__Aim of the task__.
Nothing should be left out: output all of the entries exactly.

__Input material__.
——————————
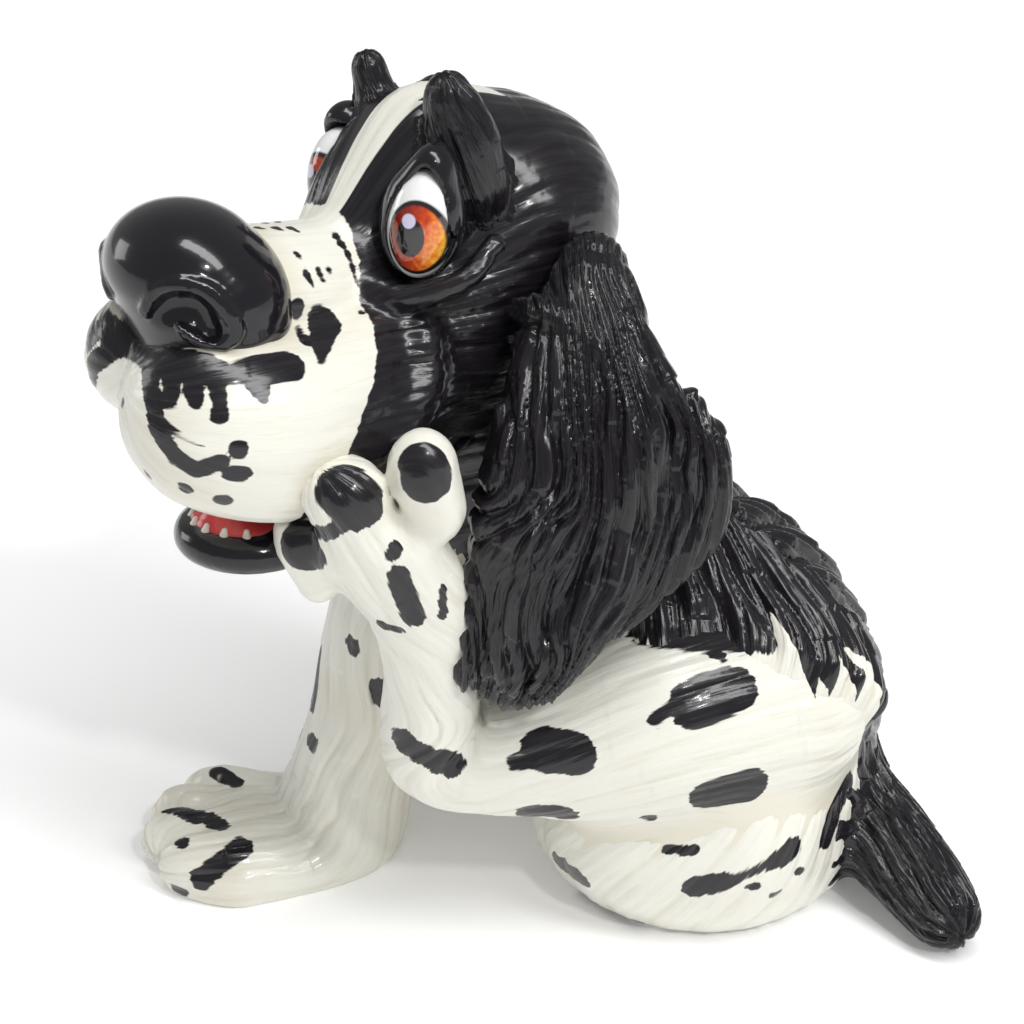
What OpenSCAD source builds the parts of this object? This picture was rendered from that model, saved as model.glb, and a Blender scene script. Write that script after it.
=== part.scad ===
// Sitting spaniel, a glazed ceramic figurine built from slip-cast and hand-modelled pieces
// that are luted together. Units are millimetres. The dog faces -Y, its left side is +X and
// +Z is up. Each piece is drawn about a point on the table under the chest, and then the
// whole figure is set down with the middle of its outline over the origin.

/* [Body casting] */
// Wall thickness of the hollow body and head castings
wall = 4; // [3:0.5:5]
// Half width of the rump
rump_half_w = 31; // [29:1:33]
// Diameter of the vent hole in the base
vent_d = 8; // [5:1:12]
// Depth of the recess inside the foot ring
foot_recess = 1.5; // [1:0.5:2]
// Width of the foot ring
foot_ring_w = 5; // [3:1:8]

/* [Head] */
// Angle that the head turns to the dog's left
head_turn = 44; // [36:1:50]
// Angle that the muzzle lifts
head_lift = 5; // [0:1:8]
// Angle that the left side of the head tips up
head_tilt = 5; // [0:1:8]
// Width of the nose
nose_w = 33; // [29:1:34]
// Height of the nose
nose_h = 25; // [22:1:27]
// Distance between the middles of the eyes
eye_gap = 29; // [27:1:31]
// Height of the eyeball opening
eye_h = 17; // [14:1:19]

/* [Ears and coat] */
// Thickness of an ear at its middle
ear_t = 12; // [10:1:13]
// Thickness of the applied coat over the back
coat_t = 2.5; // [2:0.5:3]

/* [Teeth] */
// Number of teeth along the lower jaw
tooth_count = 6; // [4:1:8]
// Arc that the row of teeth spans
tooth_arc = 110; // [90:5:120]
// Height of a tooth
tooth_h = 3; // [2:0.5:4]

/* [Hidden] */

// Centre of the head, above the chest
head_at = [1, -7, 118.5];
// Middle of the whole figure's outline on the table
middle = [10.37, 11.0, 0];
// Middle of the foot ring under the rump
foot_at = [4, 35];
// Reach of the block that cuts a form flat
room = 150;

black = [0.04, 0.04, 0.045];
white = [0.93, 0.92, 0.86];

// ---- Shared shapes ----

// Sets a piece down with the middle of the figure over the origin
module set_down() {
  translate(-middle) children();
}

// A smooth egg with its own half sizes and turn
module egg(at, half, turn = [0, 0, 0], fine = 24) {
  translate(at) rotate(turn) scale(half) sphere(r = 1, $fn = fine);
}

// A limb that runs smoothly through a row of eggs, each given as [place, half sizes]
module limb(eggs, fine = 20, grow = 0) {
  for (i = [0 : len(eggs) - 2])
    hull()
      for (e = [eggs[i], eggs[i + 1]])
        egg(e[0], e[1] + [grow, grow, grow], is_undef(e[2]) ? [0, 0, 0] : e[2], fine);
}

// Keeps only what is above a level
module above(level) {
  difference() {
    children();
    translate([-room, -room, level - room]) cube([2 * room, 2 * room, room]);
  }
}

// Puts a child that is drawn about the head's centre where the head is
module on_head() {
  translate(head_at) rotate([0, 0, head_turn]) rotate([-head_lift, 0, 0]) rotate([0, -head_tilt, 0])
    children();
}

// Draws a left-hand shape on the side asked for: 1 is left, -1 is right
module side(s) {
  scale([s, 1, 1]) children();
}

// ---- Trunk ----
trunk = [
  [[4, 35, 12], [rump_half_w, 31, 21]],
  [[1, 37, 24], [rump_half_w - 2, 29, 22]],
  [[0, 36, 42], [24, 23, 22]],
  [[0, 17, 60], [20, 17, 20]],
  [[0, 5, 80], [17, 15, 18]],
  [[0, -4, 98], [14, 13, 15]]
];
thigh_rest = [
  [[22, 27, 19], [15, 15, 13]],
  [[23, 42, 20], [14, 15, 15]]
];
chest = [
  [[0, 4, 76], [17, 15, 20]],
  [[2, -6, 58], [16, 17, 22]],
  [[2, -4, 40], [13, 14, 18]],
  [[1, 30, 30], [24, 24, 26]]
];

module trunk_form(grow = 0) {
  limb(trunk, fine = 28, grow = grow);
  limb(chest, fine = 24, grow = grow);
  limb(thigh_rest, fine = 20, grow = grow);
}

// Hollow of the casting, with a flat floor and an open neck that leads into the head
module trunk_cavity() {
  above(wall + foot_recess) {
    limb(trunk, fine = 18, grow = -wall);
    limb(chest, fine = 16, grow = -wall);
  }
  egg([0, -4, 108], [8, 8, 10], fine = 18);
}

module body_shell() {
  color(white)
    above(0) difference() {
      trunk_form();
      trunk_cavity();
      translate([foot_at[0], foot_at[1], -1]) {
        cylinder(r = rump_half_w - foot_ring_w - 6, h = 1 + foot_recess, $fn = 40);
        cylinder(d = vent_d, h = 2 * wall + foot_recess, $fn = 40);
      }
    }
}

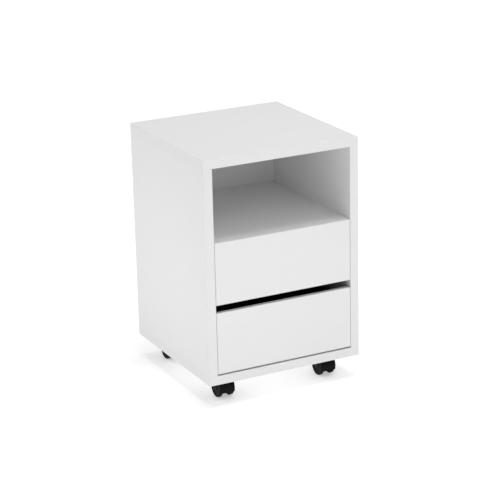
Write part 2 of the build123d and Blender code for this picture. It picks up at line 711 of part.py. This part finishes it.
——————————
__Exercise solution__.
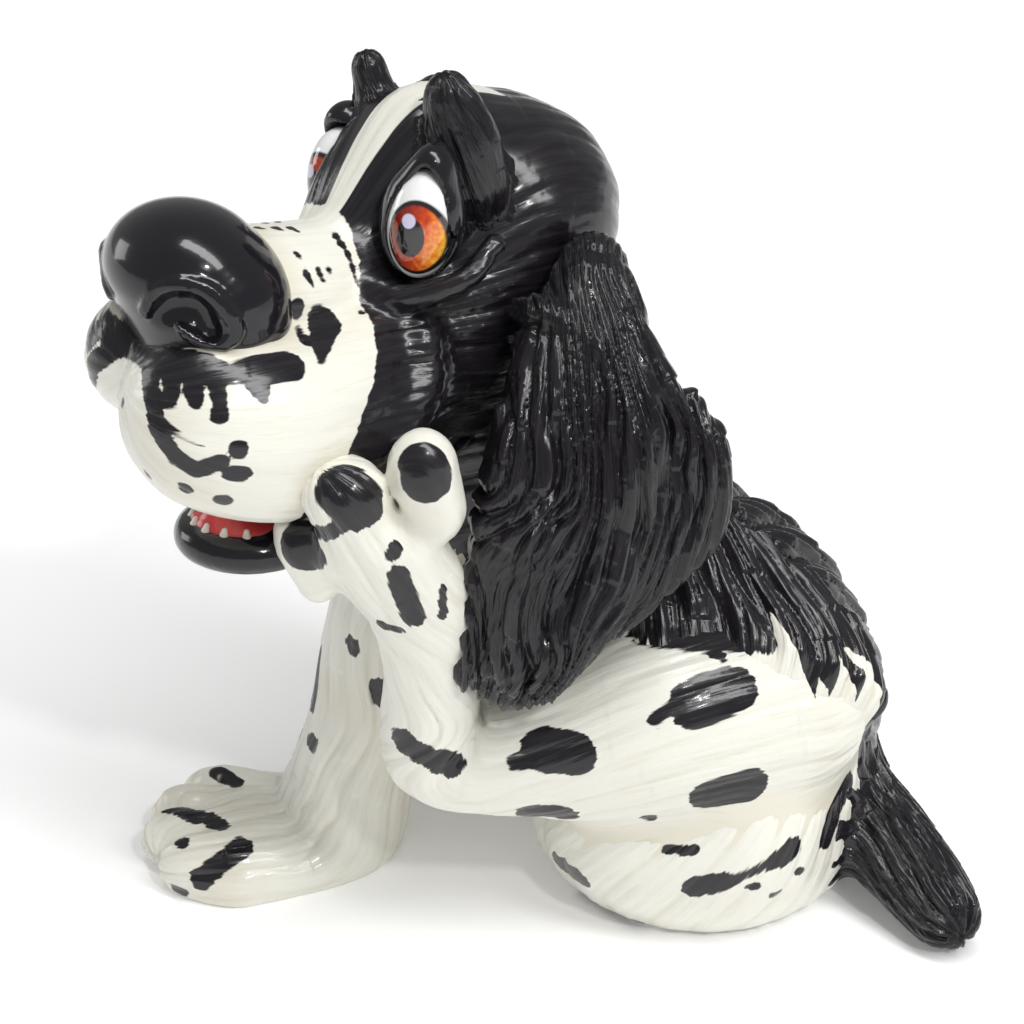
What OpenSCAD source builds the parts of this object? This picture was rendered from that model, saved as model.glb, and a Blender scene script. Write that script after it.
=== part.scad ===
// Sitting spaniel, a glazed ceramic figurine built from slip-cast and hand-modelled pieces
// that are luted together. Units are millimetres. The dog faces -Y, its left side is +X and
// +Z is up. Each piece is drawn about a point on the table under the chest, and then the
// whole figure is set down with the middle of its outline over the origin.

/* [Body casting] */
// Wall thickness of the hollow body and head castings
wall = 4; // [3:0.5:5]
// Half width of the rump
rump_half_w = 31; // [29:1:33]
// Diameter of the vent hole in the base
vent_d = 8; // [5:1:12]
// Depth of the recess inside the foot ring
foot_recess = 1.5; // [1:0.5:2]
// Width of the foot ring
foot_ring_w = 5; // [3:1:8]

/* [Head] */
// Angle that the head turns to the dog's left
head_turn = 44; // [36:1:50]
// Angle that the muzzle lifts
head_lift = 5; // [0:1:8]
// Angle that the left side of the head tips up
head_tilt = 5; // [0:1:8]
// Width of the nose
nose_w = 33; // [29:1:34]
// Height of the nose
nose_h = 25; // [22:1:27]
// Distance between the middles of the eyes
eye_gap = 29; // [27:1:31]
// Height of the eyeball opening
eye_h = 17; // [14:1:19]

/* [Ears and coat] */
// Thickness of an ear at its middle
ear_t = 12; // [10:1:13]
// Thickness of the applied coat over the back
coat_t = 2.5; // [2:0.5:3]

/* [Teeth] */
// Number of teeth along the lower jaw
tooth_count = 6; // [4:1:8]
// Arc that the row of teeth spans
tooth_arc = 110; // [90:5:120]
// Height of a tooth
tooth_h = 3; // [2:0.5:4]

/* [Hidden] */

// Centre of the head, above the chest
head_at = [1, -7, 118.5];
// Middle of the whole figure's outline on the table
middle = [10.37, 11.0, 0];
// Middle of the foot ring under the rump
foot_at = [4, 35];
// Reach of the block that cuts a form flat
room = 150;

black = [0.04, 0.04, 0.045];
white = [0.93, 0.92, 0.86];

// ---- Shared shapes ----

// Sets a piece down with the middle of the figure over the origin
module set_down() {
  translate(-middle) children();
}

// A smooth egg with its own half sizes and turn
module egg(at, half, turn = [0, 0, 0], fine = 24) {
  translate(at) rotate(turn) scale(half) sphere(r = 1, $fn = fine);
}

// A limb that runs smoothly through a row of eggs, each given as [place, half sizes]
module limb(eggs, fine = 20, grow = 0) {
  for (i = [0 : len(eggs) - 2])
    hull()
      for (e = [eggs[i], eggs[i + 1]])
        egg(e[0], e[1] + [grow, grow, grow], is_undef(e[2]) ? [0, 0, 0] : e[2], fine);
}

// Keeps only what is above a level
module above(level) {
  difference() {
    children();
    translate([-room, -room, level - room]) cube([2 * room, 2 * room, room]);
  }
}

// Puts a child that is drawn about the head's centre where the head is
module on_head() {
  translate(head_at) rotate([0, 0, head_turn]) rotate([-head_lift, 0, 0]) rotate([0, -head_tilt, 0])
    children();
}

// Draws a left-hand shape on the side asked for: 1 is left, -1 is right
module side(s) {
  scale([s, 1, 1]) children();
}

// ---- Trunk ----
trunk = [
  [[4, 35, 12], [rump_half_w, 31, 21]],
  [[1, 37, 24], [rump_half_w - 2, 29, 22]],
  [[0, 36, 42], [24, 23, 22]],
  [[0, 17, 60], [20, 17, 20]],
  [[0, 5, 80], [17, 15, 18]],
  [[0, -4, 98], [14, 13, 15]]
];
thigh_rest = [
  [[22, 27, 19], [15, 15, 13]],
  [[23, 42, 20], [14, 15, 15]]
];
chest = [
  [[0, 4, 76], [17, 15, 20]],
  [[2, -6, 58], [16, 17, 22]],
  [[2, -4, 40], [13, 14, 18]],
  [[1, 30, 30], [24, 24, 26]]
];

module trunk_form(grow = 0) {
  limb(trunk, fine = 28, grow = grow);
  limb(chest, fine = 24, grow = grow);
  limb(thigh_rest, fine = 20, grow = grow);
}

// Hollow of the casting, with a flat floor and an open neck that leads into the head
module trunk_cavity() {
  above(wall + foot_recess) {
    limb(trunk, fine = 18, grow = -wall);
    limb(chest, fine = 16, grow = -wall);
  }
  egg([0, -4, 108], [8, 8, 10], fine = 18);
}

module body_shell() {
  color(white)
    above(0) difference() {
      trunk_form();
      trunk_cavity();
      translate([foot_at[0], foot_at[1], -1]) {
        cylinder(r = rump_half_w - foot_ring_w - 6, h = 1 + foot_recess, $fn = 40);
        cylinder(d = vent_d, h = 2 * wall + foot_recess, $fn = 40);
      }
    }
}

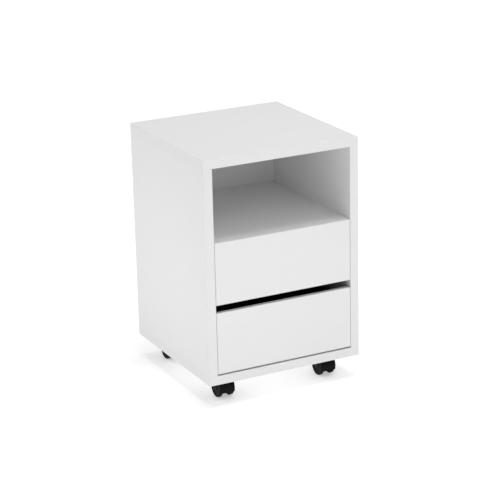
Write part 2 of the build123d and Blender code for this picture. It picks up at line 711 of part.py. This part finishes it.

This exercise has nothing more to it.